SOURCE MATERIAL:
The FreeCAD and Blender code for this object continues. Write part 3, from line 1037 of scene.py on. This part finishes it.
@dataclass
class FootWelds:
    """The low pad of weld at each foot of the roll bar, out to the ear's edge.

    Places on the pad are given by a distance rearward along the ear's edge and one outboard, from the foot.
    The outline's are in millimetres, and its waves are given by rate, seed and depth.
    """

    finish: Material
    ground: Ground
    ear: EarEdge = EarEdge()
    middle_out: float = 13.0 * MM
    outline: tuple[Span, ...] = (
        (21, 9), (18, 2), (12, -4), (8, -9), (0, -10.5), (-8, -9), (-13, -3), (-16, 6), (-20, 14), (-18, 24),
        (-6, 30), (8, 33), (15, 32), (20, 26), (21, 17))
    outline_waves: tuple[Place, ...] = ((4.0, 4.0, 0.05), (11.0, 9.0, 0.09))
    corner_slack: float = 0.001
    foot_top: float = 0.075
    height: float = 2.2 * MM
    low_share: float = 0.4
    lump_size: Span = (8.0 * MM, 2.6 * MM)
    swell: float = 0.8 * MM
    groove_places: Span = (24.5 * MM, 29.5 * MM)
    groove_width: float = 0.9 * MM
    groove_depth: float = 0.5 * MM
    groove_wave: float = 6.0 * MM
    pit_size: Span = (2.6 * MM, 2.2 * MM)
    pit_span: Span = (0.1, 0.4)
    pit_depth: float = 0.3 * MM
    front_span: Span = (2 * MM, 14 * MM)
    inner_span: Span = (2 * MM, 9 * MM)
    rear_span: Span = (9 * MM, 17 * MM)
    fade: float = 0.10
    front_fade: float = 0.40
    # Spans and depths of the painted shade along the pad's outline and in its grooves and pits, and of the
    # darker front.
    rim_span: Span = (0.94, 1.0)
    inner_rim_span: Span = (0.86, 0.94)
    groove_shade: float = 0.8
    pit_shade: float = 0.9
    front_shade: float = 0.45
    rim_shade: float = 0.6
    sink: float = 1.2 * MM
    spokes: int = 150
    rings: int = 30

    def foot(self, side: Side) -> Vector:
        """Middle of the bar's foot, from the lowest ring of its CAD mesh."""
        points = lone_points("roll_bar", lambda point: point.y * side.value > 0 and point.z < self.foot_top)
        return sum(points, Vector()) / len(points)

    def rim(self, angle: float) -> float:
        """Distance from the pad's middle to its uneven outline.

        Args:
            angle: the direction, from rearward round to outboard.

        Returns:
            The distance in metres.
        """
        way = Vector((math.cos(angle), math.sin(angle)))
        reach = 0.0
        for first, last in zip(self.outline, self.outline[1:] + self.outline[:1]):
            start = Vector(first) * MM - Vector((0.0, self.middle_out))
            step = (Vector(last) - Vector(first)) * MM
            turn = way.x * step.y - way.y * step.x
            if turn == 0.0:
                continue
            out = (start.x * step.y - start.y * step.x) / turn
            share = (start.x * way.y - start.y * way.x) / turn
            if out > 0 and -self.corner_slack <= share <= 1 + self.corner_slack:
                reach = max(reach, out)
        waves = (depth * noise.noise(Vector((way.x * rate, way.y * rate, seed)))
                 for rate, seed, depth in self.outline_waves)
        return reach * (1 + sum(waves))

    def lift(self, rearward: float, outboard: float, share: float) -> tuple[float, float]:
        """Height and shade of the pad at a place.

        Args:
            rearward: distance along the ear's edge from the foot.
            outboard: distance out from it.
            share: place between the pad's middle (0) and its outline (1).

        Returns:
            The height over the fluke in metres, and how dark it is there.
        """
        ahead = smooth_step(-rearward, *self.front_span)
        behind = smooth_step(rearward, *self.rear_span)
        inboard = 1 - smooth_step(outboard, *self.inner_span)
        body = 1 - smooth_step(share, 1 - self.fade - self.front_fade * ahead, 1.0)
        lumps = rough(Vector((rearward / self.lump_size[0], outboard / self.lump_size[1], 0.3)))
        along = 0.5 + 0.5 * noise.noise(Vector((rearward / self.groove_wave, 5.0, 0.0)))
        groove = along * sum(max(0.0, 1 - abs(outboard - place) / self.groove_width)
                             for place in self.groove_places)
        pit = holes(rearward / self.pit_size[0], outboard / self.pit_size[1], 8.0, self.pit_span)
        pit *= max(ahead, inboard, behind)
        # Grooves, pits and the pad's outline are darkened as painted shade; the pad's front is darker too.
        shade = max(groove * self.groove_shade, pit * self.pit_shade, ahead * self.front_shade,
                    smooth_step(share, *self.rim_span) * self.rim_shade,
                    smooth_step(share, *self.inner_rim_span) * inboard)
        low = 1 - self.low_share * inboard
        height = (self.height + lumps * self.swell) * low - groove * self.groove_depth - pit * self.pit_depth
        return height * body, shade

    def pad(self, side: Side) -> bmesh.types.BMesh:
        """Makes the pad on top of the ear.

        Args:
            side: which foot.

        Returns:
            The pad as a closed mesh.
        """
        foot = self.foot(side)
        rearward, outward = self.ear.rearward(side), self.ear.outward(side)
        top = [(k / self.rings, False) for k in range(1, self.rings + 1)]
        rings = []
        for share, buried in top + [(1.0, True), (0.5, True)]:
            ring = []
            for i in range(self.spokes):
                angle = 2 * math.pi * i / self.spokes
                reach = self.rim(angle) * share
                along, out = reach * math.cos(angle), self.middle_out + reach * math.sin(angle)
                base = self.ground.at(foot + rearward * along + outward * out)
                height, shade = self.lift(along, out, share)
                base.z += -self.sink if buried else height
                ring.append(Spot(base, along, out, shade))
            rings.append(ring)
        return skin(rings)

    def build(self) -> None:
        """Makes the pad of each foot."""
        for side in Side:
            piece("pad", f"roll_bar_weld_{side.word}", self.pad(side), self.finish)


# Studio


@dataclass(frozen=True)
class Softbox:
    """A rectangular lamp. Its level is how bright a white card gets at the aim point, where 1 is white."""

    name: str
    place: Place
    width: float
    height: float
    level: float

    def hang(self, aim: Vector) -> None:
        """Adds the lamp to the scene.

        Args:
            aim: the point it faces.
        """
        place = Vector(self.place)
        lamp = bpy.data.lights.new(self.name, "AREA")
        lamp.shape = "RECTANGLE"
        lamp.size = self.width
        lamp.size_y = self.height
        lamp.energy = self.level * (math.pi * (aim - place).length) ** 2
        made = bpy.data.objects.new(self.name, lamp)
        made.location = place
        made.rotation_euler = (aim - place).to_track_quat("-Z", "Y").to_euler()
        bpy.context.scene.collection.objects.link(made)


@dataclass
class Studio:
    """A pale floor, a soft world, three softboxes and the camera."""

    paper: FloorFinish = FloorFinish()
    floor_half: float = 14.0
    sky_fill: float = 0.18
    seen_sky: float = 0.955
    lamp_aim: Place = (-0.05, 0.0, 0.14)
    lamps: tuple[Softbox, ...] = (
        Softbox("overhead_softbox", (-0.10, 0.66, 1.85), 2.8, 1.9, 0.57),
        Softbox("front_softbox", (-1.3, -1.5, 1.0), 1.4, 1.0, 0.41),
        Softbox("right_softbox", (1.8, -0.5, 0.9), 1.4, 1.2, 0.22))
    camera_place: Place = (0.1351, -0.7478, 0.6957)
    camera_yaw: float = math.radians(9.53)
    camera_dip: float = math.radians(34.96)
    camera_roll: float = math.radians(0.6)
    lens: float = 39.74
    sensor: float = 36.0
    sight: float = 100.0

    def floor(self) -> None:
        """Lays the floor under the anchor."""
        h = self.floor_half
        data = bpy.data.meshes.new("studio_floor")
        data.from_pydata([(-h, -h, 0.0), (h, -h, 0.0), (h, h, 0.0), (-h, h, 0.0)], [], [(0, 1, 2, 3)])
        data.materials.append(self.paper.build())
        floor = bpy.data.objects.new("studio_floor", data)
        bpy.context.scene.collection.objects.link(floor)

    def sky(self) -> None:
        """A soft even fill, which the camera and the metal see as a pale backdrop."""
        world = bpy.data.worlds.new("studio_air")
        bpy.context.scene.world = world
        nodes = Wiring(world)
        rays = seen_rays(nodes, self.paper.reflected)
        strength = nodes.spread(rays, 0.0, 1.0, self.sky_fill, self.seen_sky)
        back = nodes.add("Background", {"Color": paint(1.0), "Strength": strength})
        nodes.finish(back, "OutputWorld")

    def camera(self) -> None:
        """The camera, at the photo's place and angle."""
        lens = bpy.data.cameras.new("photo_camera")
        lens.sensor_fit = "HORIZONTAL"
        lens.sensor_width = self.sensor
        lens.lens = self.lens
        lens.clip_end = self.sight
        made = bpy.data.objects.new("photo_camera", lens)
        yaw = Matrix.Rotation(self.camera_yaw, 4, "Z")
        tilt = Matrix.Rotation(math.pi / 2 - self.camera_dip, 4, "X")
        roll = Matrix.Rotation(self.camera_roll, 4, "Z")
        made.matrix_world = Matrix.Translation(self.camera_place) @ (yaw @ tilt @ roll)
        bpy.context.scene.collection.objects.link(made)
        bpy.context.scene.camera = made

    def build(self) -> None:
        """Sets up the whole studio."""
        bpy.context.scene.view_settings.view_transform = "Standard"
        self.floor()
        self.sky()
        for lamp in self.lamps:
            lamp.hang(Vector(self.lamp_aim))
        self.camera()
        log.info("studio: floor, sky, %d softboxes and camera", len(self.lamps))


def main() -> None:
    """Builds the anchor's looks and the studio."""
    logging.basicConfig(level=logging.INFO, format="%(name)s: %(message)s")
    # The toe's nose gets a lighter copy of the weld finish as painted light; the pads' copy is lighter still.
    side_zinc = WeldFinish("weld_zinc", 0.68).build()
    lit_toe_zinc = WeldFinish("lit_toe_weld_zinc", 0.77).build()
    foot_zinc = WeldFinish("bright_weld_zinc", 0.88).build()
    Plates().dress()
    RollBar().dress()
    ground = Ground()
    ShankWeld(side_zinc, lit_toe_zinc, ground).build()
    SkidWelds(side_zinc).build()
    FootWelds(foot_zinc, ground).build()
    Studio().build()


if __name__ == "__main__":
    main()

REQUIRED WORK: Produce the lines from the top of the listing through the "the ear's edge." line exactly as they appear, with no additional output.

FINISHED EXERCISE:
The FreeCAD and Blender code for this object continues. Write part 3, from line 1037 of scene.py on. This part finishes it.
@dataclass
class FootWelds:
    """The low pad of weld at each foot of the roll bar, out to the ear's edge.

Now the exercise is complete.